[WikiEN-l] Abuse of your services

Fastfission fastfission at gmail.com
Mon May 9 06:21:26 UTC 2005


On 5/8/05, Ray Saintonge <saintonge at telus.net> wrote:
> As a person who is a manic book collector I am not lacking in obscure
> sources.  I could correctly cite an issue of the "Strand Magazine" to
> say that Queen Victoria enjoyed mountain climbing and reached the top of
> several of the highest peaks in Scotland, but I would be wrong to cite
> the same reference to say that she broke her leg during one of these
> climbs?  Good scholarship would require that these facts be checked, but
> who is going to do that kind of checking even when I make it easy by
> giving the date and page number for the information.  If people do that
> checking, and find that I am consistently adding fraudulent information
> my reputation will suffer.  In the absence of checking the wrong
> information could remain there for years.

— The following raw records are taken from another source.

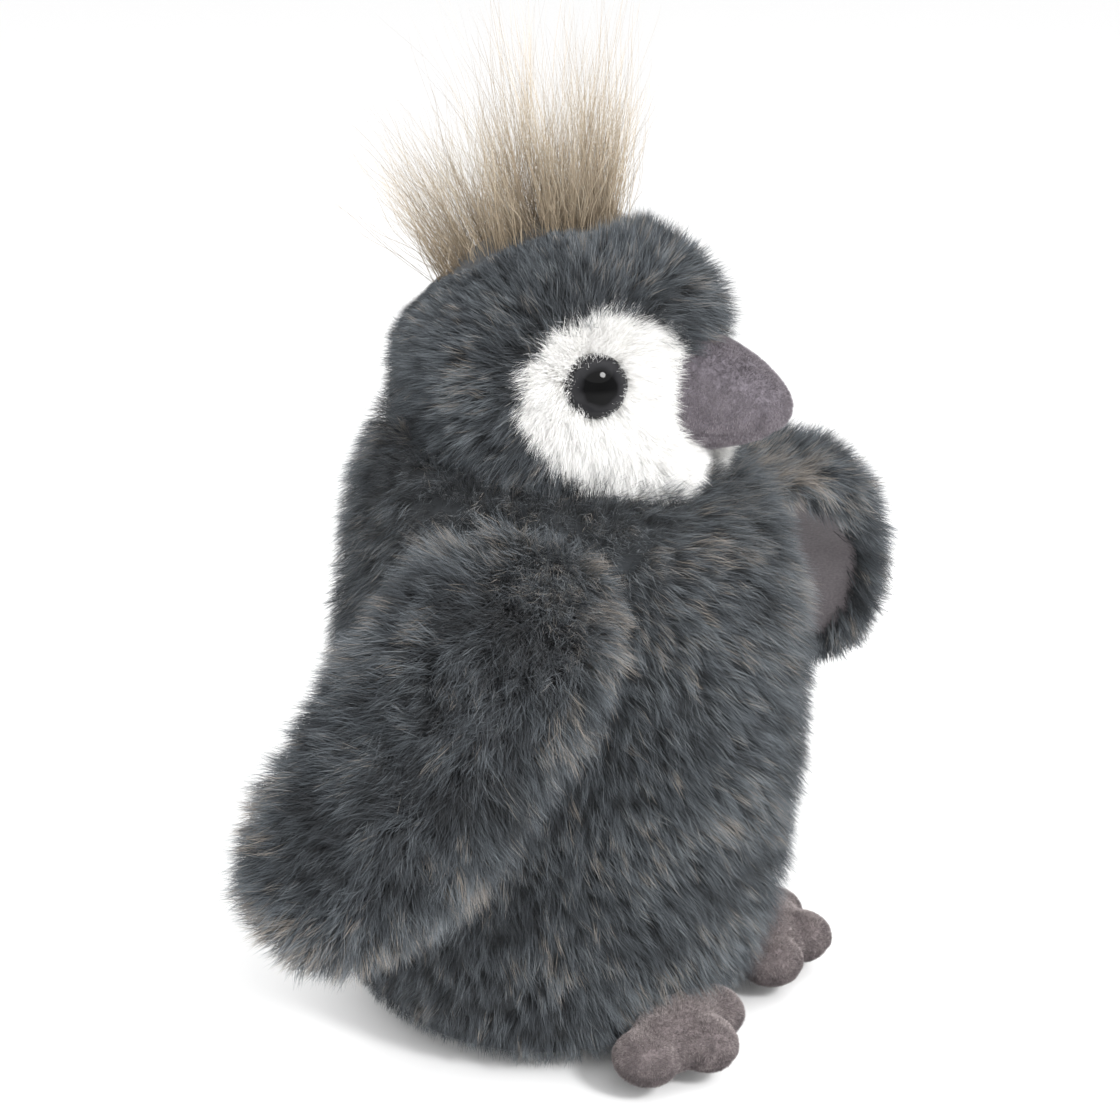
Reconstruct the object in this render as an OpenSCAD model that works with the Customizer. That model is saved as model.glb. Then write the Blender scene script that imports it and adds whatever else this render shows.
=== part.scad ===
// Plush penguin chick, standing on a weighted base, with hinged wings and feet.
// Millimetres. +Z is up, the face looks along -Y, and the origin is the middle of the underside.

/* [Body] */
// Widest radius of the body, over the pile
body_r = 58; // [55:0.5:60]
// Height of the neck seam above the floor
neck_z = 130; // [126:1:133]
// Radius of the flat base panel
base_r = 40; // [36:1:42]
// Thickness of the long pile fabric with its pile
pile_t = 8; // [6:0.5:9]
// Angle from the middle of the belly to each side seam
side_seam_angle = 55; // [45:1:65]

/* [Head] */
// Radius of the head, over the pile
head_r = 38.5; // [37:0.5:39.5]
// How far the head's middle sits above the neck seam
head_lift = 21.5; // [19:0.5:21.5]
// Half width of the panel that runs from the forehead to the nape
crown_half_w = 15.5; // [15:0.5:16]
// Radius of each white face patch
patch_r = 22; // [22:0.5:24]
// Angle from the front to the middle of each face patch
patch_angle = 43; // [39:1:44]

/* [Eyes] */
// Diameter of the plastic eye
eye_d = 14; // [12:0.5:15]
// Angle from the front to each eye
eye_angle = 51; // [47:1:53]
// Height of the eyes above the middle of the head
eye_lift = 5; // [2:0.5:6]

/* [Beak] */
// Radius of the beak where it meets the face
beak_r = 13; // [11:0.5:14]
// Distance of the beak's tip from the middle of the head
beak_reach = 55; // [52:1:62]
// How far the beak's axis lies below the middle of the head
beak_drop = 0.5; // [0:0.5:4]

/* [Tuft] */
// Height of the tuft's longest hair above the floor
tuft_top = 230; // [215:1:240]
// Width of the tuft from side to side at its front
tuft_w = 8; // [6:0.5:10]
// Width of the strip of short pile on each side of the tuft
tuft_edge = 3; // [2:0.5:5]

/* [Wings] */
// Length of a wing below its shoulder seam
wing_len = 96; // [84:1:100]
// Width of a wing
wing_w = 60; // [50:1:62]
// Thickness of a wing
wing_t = 18; // [18:0.5:19]
// How far the right wing stands out from the vertical
right_splay = 26; // [26:1:60]
// How far the left wing stands out from the vertical
left_splay = 38; // [30:1:60]
// How far the right wing sweeps back
right_sweep = 29; // [0:1:34]
// How far the left wing sweeps back
left_sweep = 10; // [-8:1:34]

/* [Feet] */
// Angle from the front to each ankle
ankle_angle = 30; // [28:1:34]
// Turn of each foot outwards
foot_splay = 20; // [14:1:26]
// Height of a foot
foot_h = 12; // [11:0.5:12]
// Clearance of the soles above the floor
foot_z = 4.5; // [3:0.5:6]

/* [Hidden] */
$fn = 64;

slate = [0.25, 0.28, 0.31];
mauve = [0.43, 0.38, 0.40];
white_pile = [0.95, 0.95, 0.93];
taupe = [0.58, 0.51, 0.44];
fill_white = [0.90, 0.90, 0.88];
eye_black = [0.04, 0.04, 0.04];

left = 1;
right = -1;
far = 200;            // larger than the whole toy, for cutting blocks
velour_t = 1.5;       // thickness of the velour
body_steps = 4;       // profile points between two stations

// Stations of the body's outline from the base seam up to the neck seam: radius, height
body_stations = [
    [base_r, 0],
    [body_r - 9, 5],
    [body_r - 4, 18],
    [body_r - 1, 38],
    [body_r, 60],
    [body_r - 1, 84],
    [body_r - 4.5, 104],
    [body_r - 12, neck_z - 9],
    [body_r - 26, neck_z]
];
head_c = [0, -1, neck_z + head_lift];
head_in = head_r - pile_t;
beak_c = head_c - [0, 0, beak_drop];
chin_half_w = crown_half_w + 3.5; // the white fabric under the beak reaches this far to each side
beak_root = 22;       // the beak's base, as a distance from the middle of the head
nose_len = 31;        // length of the beak's rounded part

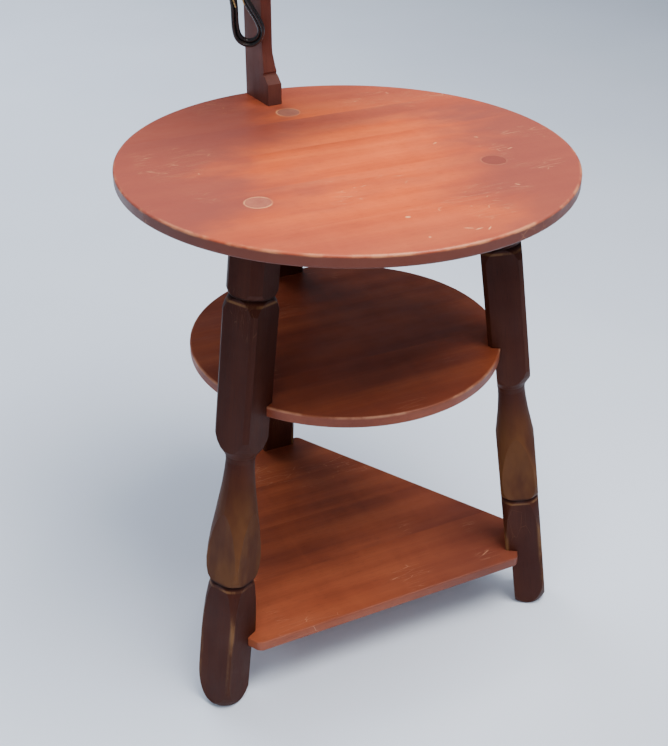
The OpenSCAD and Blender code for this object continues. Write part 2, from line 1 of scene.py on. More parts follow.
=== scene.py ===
# Looks for the three-legged lamp table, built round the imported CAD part. Lengths are in metres.
import math

import bmesh
import bpy
from mathutils import Matrix, Vector


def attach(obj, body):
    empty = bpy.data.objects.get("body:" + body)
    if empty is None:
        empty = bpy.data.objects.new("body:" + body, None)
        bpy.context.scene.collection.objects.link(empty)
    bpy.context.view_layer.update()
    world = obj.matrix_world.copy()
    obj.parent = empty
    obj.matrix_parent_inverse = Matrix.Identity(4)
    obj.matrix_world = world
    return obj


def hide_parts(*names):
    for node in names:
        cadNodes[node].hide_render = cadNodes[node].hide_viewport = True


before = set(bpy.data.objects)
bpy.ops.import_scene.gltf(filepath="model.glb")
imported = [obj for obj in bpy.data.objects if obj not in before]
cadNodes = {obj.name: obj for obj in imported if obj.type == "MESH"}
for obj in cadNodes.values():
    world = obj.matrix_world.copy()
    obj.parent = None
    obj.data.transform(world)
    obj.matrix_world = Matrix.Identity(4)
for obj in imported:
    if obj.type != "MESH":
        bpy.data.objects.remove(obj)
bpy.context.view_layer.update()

# Places and sizes that the pieces share with the CAD part
table = {
    "topHeight": 0.737, "midHeight": 0.470, "midRadius": 0.222,
    "lowHeight": 0.107, "shelfThick": 0.016,
    "legAngles": {"left": 210, "right": 330, "rear": 90},
    "sideLean": {"left": -0.54, "right": 0.0, "rear": 0.0},
    "legTop": 0.192, "legLean": math.atan(0.109 / 0.737),
}
postPlace = {"shift": -0.0042, "radius": 0.2296, "turn": math.radians(4.4), "midX": -0.00275, "lampY": -0.140}
hankPlace = {"spot": (-0.0427, 0.0235, 0.157), "turn": math.radians(-25.9 - 4.4), "lean": math.radians(-16)}
postFrame = (Matrix.Translation((postPlace["shift"], postPlace["radius"], table["topHeight"]))
             @ Matrix.Rotation(postPlace["turn"], 4, "Z"))
lampFrame = postFrame @ Matrix.Translation((postPlace["midX"], postPlace["lampY"], 0))
hankFrame = (postFrame @ Matrix.Translation(hankPlace["spot"])
             @ Matrix.Rotation(hankPlace["turn"], 4, "Z") @ Matrix.Rotation(hankPlace["lean"], 4, "Y"))
print("stage: frame loaded")


# Camera
cameraLook = {"place": (-0.64751, -1.29732, 1.28199), "target": (-0.01421, 0.00690, 0.4022), "roll": 0.005,
              "lens": 55.83}


def makeCamera(look):
    data = bpy.data.cameras.new("camera")
    data.lens, data.sensor_width = look["lens"], 36.0
    data.clip_end = 50.0
    camera = bpy.data.objects.new("camera", data)
    bpy.context.scene.collection.objects.link(camera)
    ahead = (Vector(look["target"]) - Vector(look["place"])).normalized()
    side = ahead.cross(Vector((0, 0, 1))).normalized()
    over = side.cross(ahead)
    c, s = math.cos(look["roll"]), math.sin(look["roll"])
    right, up = side * c + over * s, over * c - side * s
    turn = Matrix((right, up, -ahead)).transposed().to_4x4()
    camera.matrix_world = Matrix.Translation(look["place"]) @ turn
    bpy.context.scene.camera = camera


makeCamera(cameraLook)


# Helpers for meshes
def addObject(name, mesh):
    made = bpy.data.objects.new(name, mesh)
    bpy.context.scene.collection.objects.link(made)
    return made


def meshFrom(name, points, faces):
    mesh = bpy.data.meshes.new(name)
    mesh.from_pydata([tuple(p) for p in points], [], faces)
    mesh.update()
    return mesh


def smoothBy(obj, degrees):
    # faces that meet at less than this angle shade as one surface
    mesh = obj.data
    mesh.shade_smooth()
    b = bmesh.new()
    b.from_mesh(mesh)
    for e in b.edges:
        e.smooth = not (len(e.link_faces) == 2 and e.calc_face_angle(0) > math.radians(degrees))
    b.to_mesh(mesh)
    b.free()


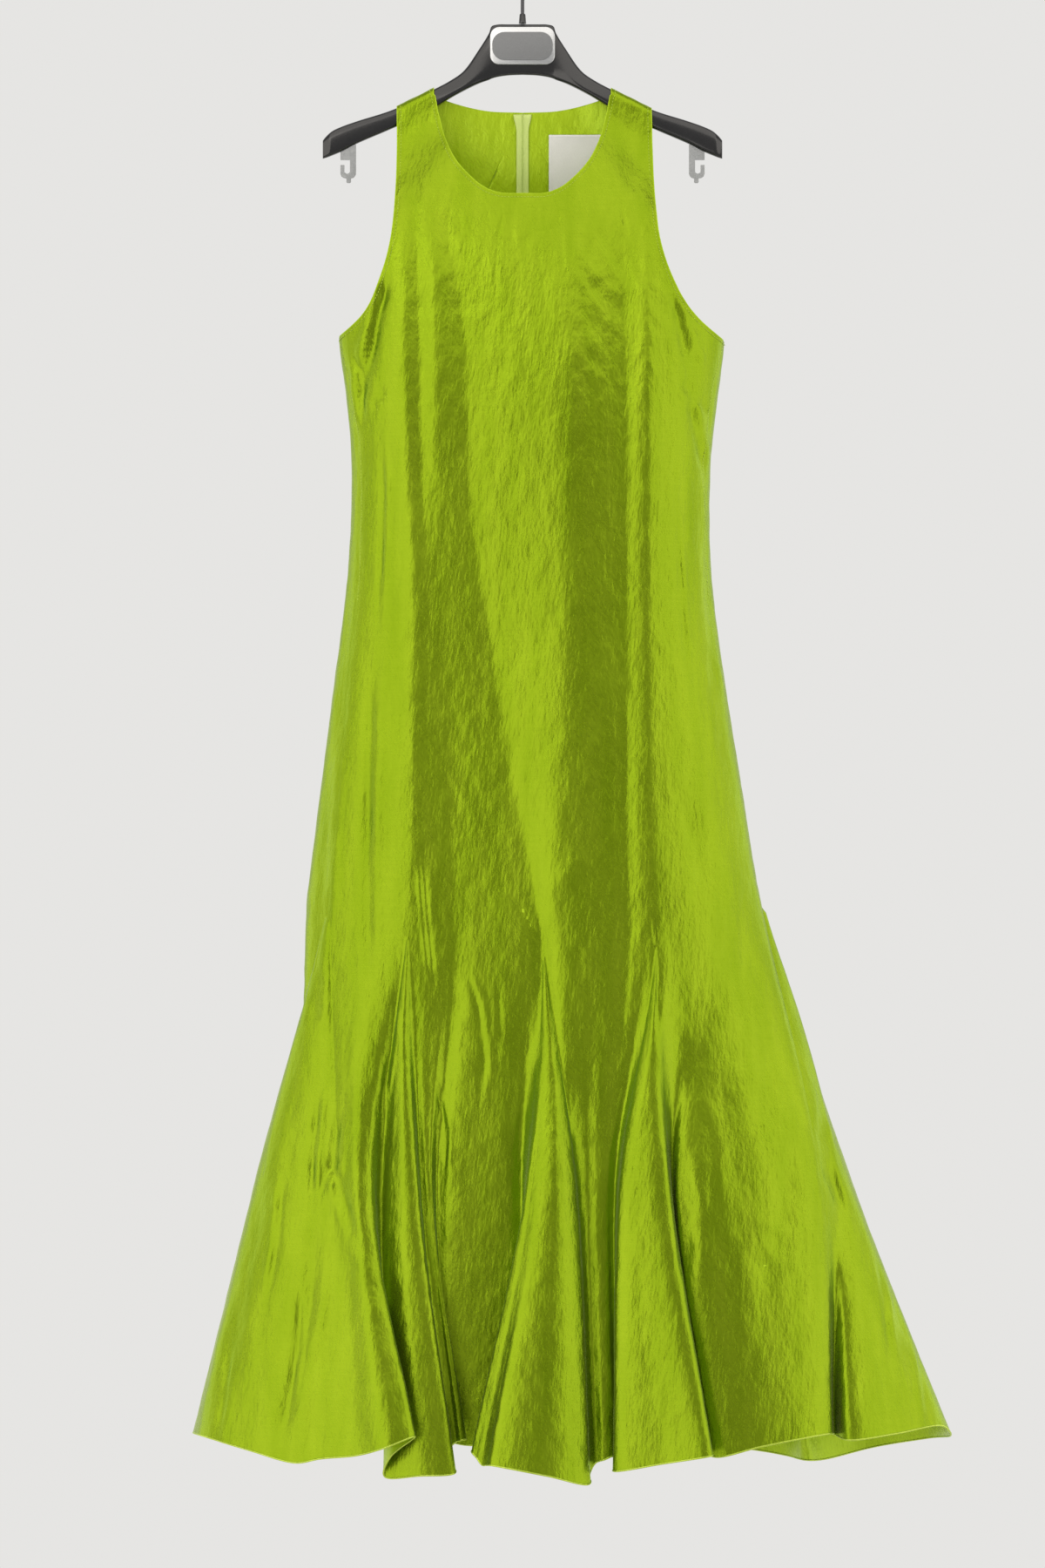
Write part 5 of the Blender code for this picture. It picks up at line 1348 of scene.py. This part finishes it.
# %% Sheets
Cut = namedtuple("Cut", "width length area rests_on")
CUTS = {
    "front": Cut(0.56, 1.37, 0.513, "hanger_moulding"),
    "back_left": Cut(0.30, 1.36, 0.312, "hanger_moulding"),
    "back_right": Cut(0.34, 1.38, 0.319, "hanger_moulding"),
    "godet_side_left": Cut(0.26, 0.56, 0.085, "cloth_front"),
    "godet_front_left": Cut(0.14, 0.55, 0.031, "cloth_front"),
    "godet_front_centre": Cut(0.19, 0.53, 0.042, "cloth_front"),
    "godet_front_right": Cut(0.15, 0.53, 0.038, "cloth_front"),
    "godet_side_right": Cut(0.34, 0.57, 0.093, "cloth_front"),
    "godet_back_right": Cut(0.12, 0.55, 0.033, "cloth_back_right"),
    "godet_back_centre": Cut(0.13, 0.52, 0.038, "cloth_back_left"),
    "godet_back_left": Cut(0.12, 0.55, 0.033, "cloth_back_left"),
}
for name, cut in CUTS.items():
    hem, first = sum(length_of(g[-1]) for g in grids[name]), grids[name][0]
    print(f"{name}: hem {hem:.3f} m, column {length_of(first[:, first.shape[1] // 2]):.3f} m")

# %% [markdown]
# ## Studio
# A pale floor below, a pale room round it, and two tall softboxes at the sides.  Cloth
# that faces the camera reflects the dim side of the room between the boxes and looks
# deep; cloth that leans to a side catches a box and glows.

# %% Floor, room and lights
def grey(value):
    return (value, value * 0.992, value * 0.972, 1)


FLOOR_HALF, FLOOR_Z = 0.95, -1.8
corners = np.array([(x * FLOOR_HALF, y * FLOOR_HALF, FLOOR_Z)
                    for x, y in ((-1, -1), (1, -1), (1, 1), (-1, 1))])
floor = bpy.data.objects.new("floor", mesh_from(corners, [(0, 1, 2, 3)]))
paint = Finish("floor_finish", Roughness=0.9)
paint.set("Base Color", grey(0.85))
floor.data.materials.append(paint.material)
bpy.context.collection.objects.link(floor)

room = bpy.data.worlds.new("room")
room.use_nodes = True
bpy.context.scene.world = room
tree, nodes = room.node_tree, room.node_tree.nodes
nodes["Background"].inputs["Color"].default_value = grey(0.43)
wall = add_node(tree, "ShaderNodeBackground", None, {"Color": grey(0.79)})
depth = add_node(tree, "ShaderNodeSeparateXYZ", None, {0: add_node(tree, "ShaderNodeTexCoord")}, 1)
behind = add_node(tree, "ShaderNodeMapRange", {"interpolation_type": "SMOOTHSTEP"},
                  {"Value": depth, "From Min": 0.0, "From Max": 0.6})
seen = add_node(tree, "ShaderNodeLightPath")
share = add_node(tree, "ShaderNodeMath", {"operation": "MAXIMUM"}, {0: seen, 1: behind})
either = add_node(tree, "ShaderNodeMixShader", None, {0: share, 1: nodes["Background"].outputs[0], 2: wall})
feed(tree, nodes["World Output"].inputs["Surface"], either)

Softbox = namedtuple("Softbox", "name turn lift away width height glow")
SOFTBOXES = [       # turn and lift in degrees from the camera's own direction, glow in W/m2/sr
    Softbox("left_box", -43, 4, 3.0, 3.9, 3.2, 1.50),
    Softbox("left_side", -108, 0, 2.8, 2.6, 3.0, 1.00),
    Softbox("right_box", 62, 4, 3.0, 2.7, 3.2, 1.45),
    Softbox("right_side", 112, 0, 2.8, 2.6, 3.0, 1.00),
    Softbox("top_box", 4, 50, 3.0, 4.6, 2.8, 1.35),
]
AIM = Vector((0, 0, -0.85))
for box in SOFTBOXES:
    light = bpy.data.lights.new(box.name, "AREA")
    light.shape = "RECTANGLE"
    light.size, light.size_y = box.width, box.height
    light.energy = box.glow * math.pi * box.width * box.height
    light.color = (1.0, 0.95, 0.88)
    lamp = bpy.data.objects.new(box.name, light)
    turn, lift = math.radians(box.turn), math.radians(box.lift)
    away = Vector((math.sin(turn) * math.cos(lift), -math.cos(turn) * math.cos(lift), math.sin(lift)))
    lamp.location = AIM + away * box.away
    lamp.rotation_euler = (-away).to_track_quat("-Z", "Y").to_euler()
    lamp.visible_camera = False
    bpy.context.collection.objects.link(lamp)
bpy.context.scene.view_settings.view_transform = "Standard"
print("lights:", len(SOFTBOXES))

You don't have to go even that far. Most people don't have easy access
to checking something as mainstream as a New York Times article from
ten years ago. Most wouldn't even bother checking.

...UNLESS it was incommensurate with another network of facts. I know
next to nothing about Queen Victoria, but if you posted some obscure
reference about one of the characters I knew about, I'd probably try
to track it down if it didn't harmonize with my previous knowledge.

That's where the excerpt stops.